INTRODUCTION: THE LUWIANS AND THEIR CONTEMPORARIES IN LATE BRONZE AGE WESTERN ASIA MINOR
Автор: European Association of Archaeologists
Загружено: 2021-04-02
Просмотров: 1661
Описание:
Whilst we know of numerous Late Bronze Age (LBA; c. 1700-1200 BC) sites, including a number of very sizable ones, in western Asia Minor, remarkably little archaeological fieldwork has focused on uncovering these settlements and establishing their role vis-a-vis their surroundings. Contemporary texts indicate that the region was of major political and military importance, and that individual states and federations at times challenged Hittite hegemony over Anatolia. Yet most text books largely ignore the region’s importance and consider it as a conflict zone between the two great powers to its west (Mycenaean Greece) and east (Hatti). To overcome the rigid Eurocentric paradigms at the core of Aegean prehistory, a discipline conceived by Arthur Evans a century ago, it has recently been suggested to use “Luwian” as an umbrella term for the petty states and various ethnic groups which populated western Asia Minor during the Middle and Late Bronze Age. This session now aims to contextualize the region’s role and the interactions with its neighbours – including Greece, central Anatolia, the Levant, Egypt, Cyprus, and the Balkan.

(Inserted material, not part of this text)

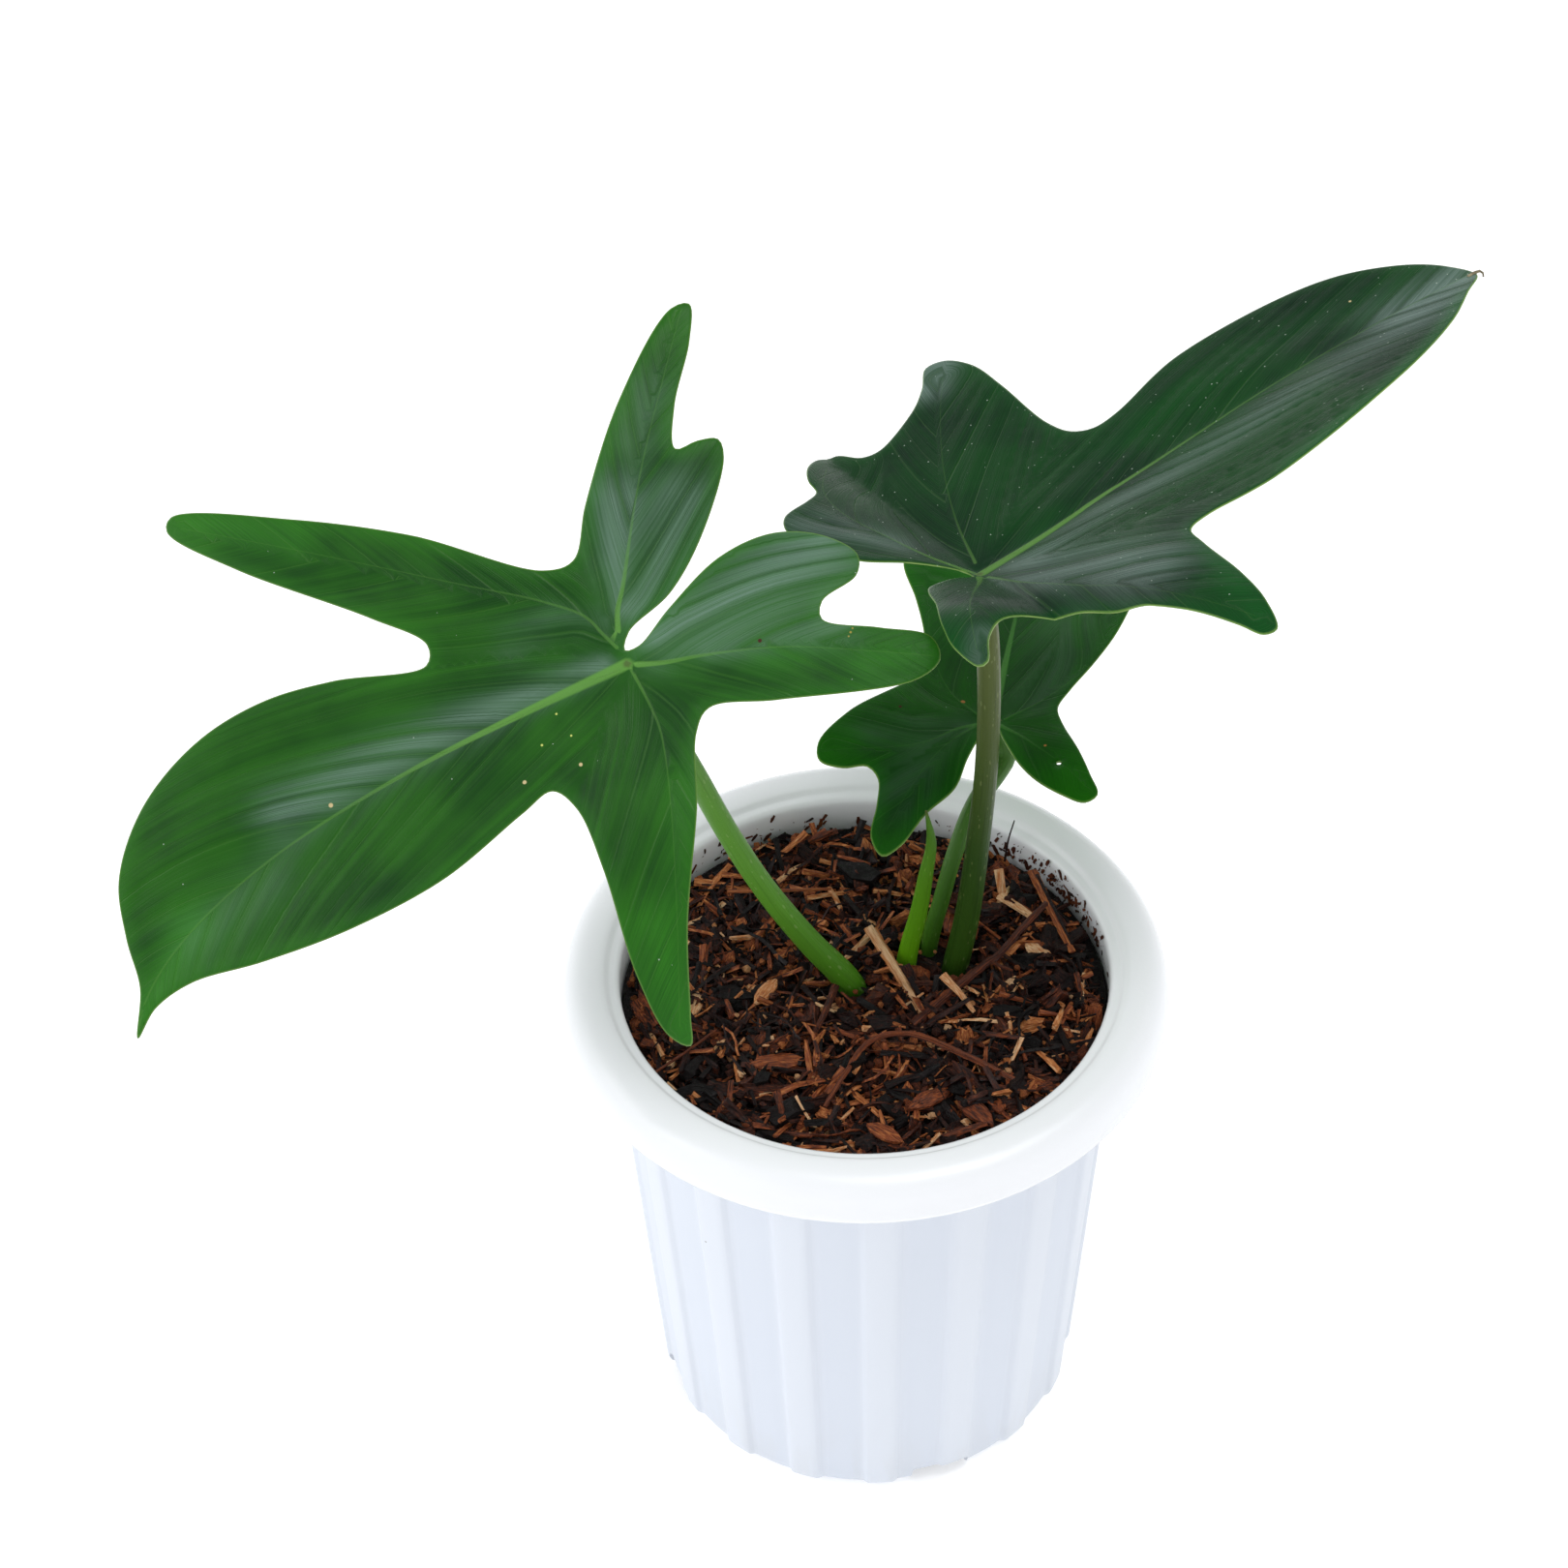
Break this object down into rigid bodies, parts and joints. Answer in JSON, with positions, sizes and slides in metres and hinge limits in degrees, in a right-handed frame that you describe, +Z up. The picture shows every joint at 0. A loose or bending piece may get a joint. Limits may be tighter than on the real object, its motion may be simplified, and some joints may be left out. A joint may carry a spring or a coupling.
{
  "type": "potted philodendron pedatum",
  "caption": "Young philodendron with deeply lobed glossy leaves on upright stalks, growing in bark mix in a fluted white plastic pot with a rolled rim.",
  "frame": {"origin": "middle of the pot's flat underside", "axes": "+Z up through the pot, +X to the right and +Y to the back as the picture shows it, so the picture looks along +Y"},
  "size_m": [0.2763, 0.2012, 0.2616],
  "materials": {
    "pot": "satin white moulded plastic",
    "medium": "damp dark brown bark and husk chips",
    "stem": "pale brown young stem and thick roots",
    "leaf_left": "glossy mid green leaf",
    "leaf_right": "glossy dark green leaf",
    "leaf_back": "glossy dark green leaf",
    "petiole_left": "smooth green leaf stalk",
    "petiole_right": "smooth olive leaf stalk",
    "petiole_back": "smooth green leaf stalk",
    "sheath": "smooth yellow green sheath of the next leaf"
  },
  "bodies": {
    "root": {"pot": "pot", "growing_medium": "medium", "stem_with_roots": "stem", "leaf_left_blade": "leaf_left", "leaf_right_blade": "leaf_right", "leaf_back_blade": "leaf_back", "petiole_left": "petiole_left", "petiole_right": "petiole_right", "petiole_back": "petiole_back", "new_leaf_sheath": "sheath"}
  },
  "joints": []
}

By scrutinizing the archaeological and philological evidence from all sides of the Aegean as well as the Balkan, and by discussing fieldwork results and new interpretations of available evidence, the session aims to present western Anatolia not simply as a buffer zone between other regions and states, but as a region with its own socio-political and cultural developments, that was fully integrated and played an active role in the LBA eastern Mediterranean.